Pub Date: June 7th, 1982
Publisher: Holt, Rinehart & Winston

Saul Glazer and Morris Unger--their paths cross when young, before the Depression: Morris' distant cousin Ruth promises to marry each of them . . . but finally she breaks Morris' heart by choosing hugely successful negligee manufacturer Saul instead of unfashionable painter Morris. (He mostly does Degas-influenced dancer studies.) Thus, while Morris heads for Paris, Saul (along with Ruth now) moves to Park Avenue. And over the next 50 years the two men's destinies will be thoroughly dissimilar, but they'll occasionally see each other. Ruth (who has turned into a selfish, manipulative, self-righteous woman) visits Paris with Saul and buys a painting from Morris. Morris has to leave Paris before the War, leaving behind a beloved model/mistress and their grown son.
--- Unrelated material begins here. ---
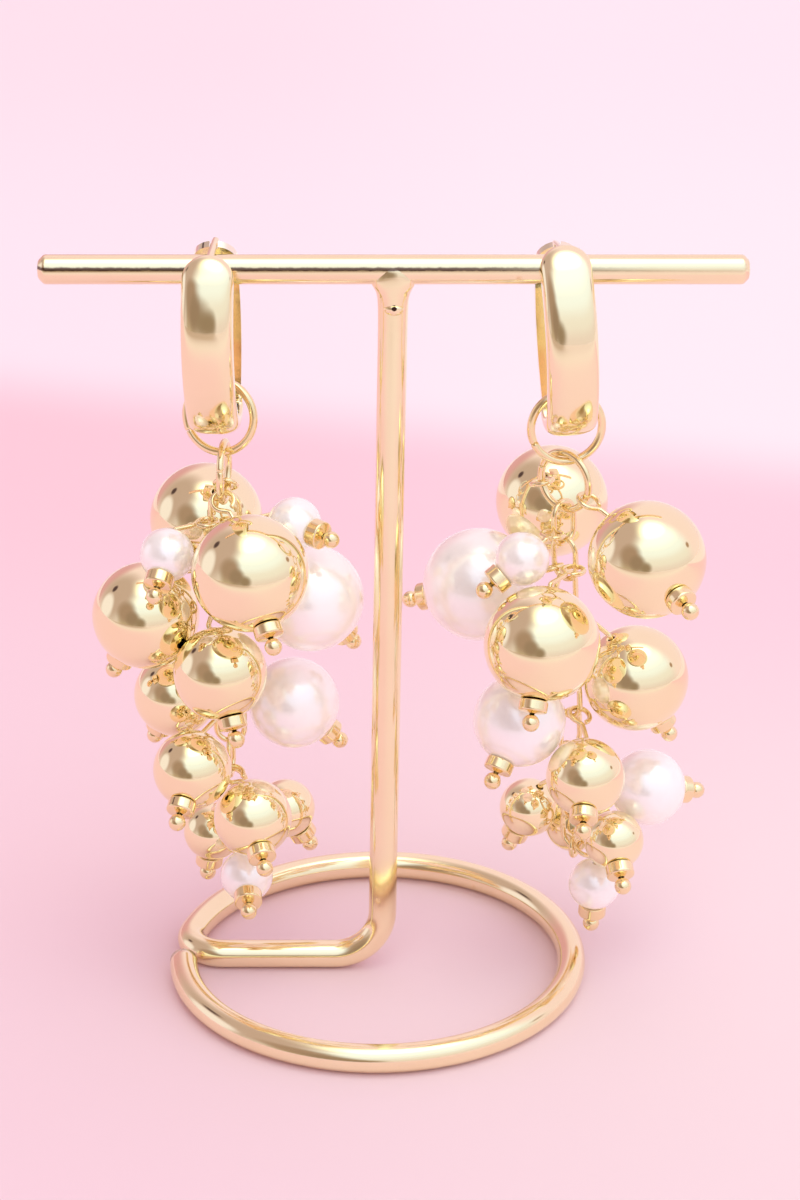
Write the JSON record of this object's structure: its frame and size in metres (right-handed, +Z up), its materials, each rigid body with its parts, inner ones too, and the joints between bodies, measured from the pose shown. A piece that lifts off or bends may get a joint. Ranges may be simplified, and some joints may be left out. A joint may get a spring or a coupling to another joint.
{
  "type": "cluster earrings on display stand",
  "caption": "Pair of hinged hoop earrings with chain-hung clusters of gold and pearl beads, on a T-bar wire display stand with an open ring foot.",
  "frame": {"origin": "the surface that the stand is on, under the middle of the crossbar and midway between the front and the back of the floor ring", "axes": "+Z up, +X along the crossbar, -Y towards the front, where the puffed bands of the hoops face"},
  "size_m": [0.095, 0.0602, 0.1075],
  "materials": {
    "stand_plating": "polished pale gold plating",
    "hoop_plating": "mirror polished pale gold plating",
    "link_plating": "polished pale gold plating",
    "bead_plating": "mirror polished pale gold plating",
    "pearl": "glossy imitation pearl with a pinkish nacre"
  },
  "bodies": {
    "pair_on_stand": {"stand": "stand_plating", "left_hoop_front": "hoop_plating", "left_hinge_pin": "hoop_plating", "left_jump_ring": "link_plating", "left_link_ring": "link_plating", "left_chain": "link_plating", "left_head_pins": "link_plating", "left_discs": "link_plating", "left_bead_1": "bead_plating", "left_bead_2": "pearl", "left_bead_3": "pearl", "left_bead_4": "bead_plating", "left_bead_5": "bead_plating", "left_bead_6": "pearl", "left_bead_7": "bead_plating", "left_bead_8": "bead_plating", "left_bead_9": "pearl", "left_bead_10": "bead_plating", "left_bead_11": "bead_plating", "left_bead_12": "bead_plating", "left_bead_13": "bead_plating", "left_bead_14": "pearl", "right_hoop_front": "hoop_plating", "right_hinge_pin": "hoop_plating", "right_jump_ring": "link_plating", "right_link_ring": "link_plating", "right_chain": "link_plating", "right_head_pins": "link_plating", "right_discs": "link_plating", "right_bead_1": "bead_plating", "right_bead_2": "bead_plating", "right_bead_3": "pearl", "right_bead_4": "pearl", "right_bead_5": "bead_plating", "right_bead_6": "bead_plating", "right_bead_7": "pearl", "right_bead_8": "bead_plating", "right_bead_9": "pearl", "right_bead_10": "bead_plating", "right_bead_11": "bead_plating", "right_bead_12": "bead_plating", "right_bead_13": "pearl"},
    "left_back": {"left_hoop_arm": "hoop_plating"},
    "right_back": {"right_hoop_arm": "hoop_plating"}
  },
  "joints": [
    {"name": "left_back_hinge", "type": "hinge", "parent": "pair_on_stand", "child": "left_back", "pos_m": [-0.02398, 0.0092, 0.08429], "axis": [-0.9986, 0.0523, 0], "range_deg": [0, 55]},
    {"name": "right_back_hinge", "type": "hinge", "parent": "pair_on_stand", "child": "right_back", "pos_m": [0.02342, 0.00793, 0.08346], "axis": [-0.9948, -0.0872, -0.0521], "range_deg": [0, 55]}
  ]
}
But, though Yaffe (The American Jews, Nobody Does You Any Favors) does extract some engaging family complexity (as well as Saul's business savvy) from this parallel-lives premise, the prose is limp, with main players who are both a bit clichÉd and not exactly believable. (Morris' artist-thoughts are especially unconvincing: ""That Italian--what was his name?--peculiar little man, never sober, killed himself with absinthe--Modigliani, that's it. Those matchstick women he specialized in never appealed to me at all."") And the droopy ending, with Saul and Morris both old, is an unpersuasive brief for survival-through-mediocrity. Unpretentious, unexciting storytelling withal--occasionally generating some rich Jewish-family texture.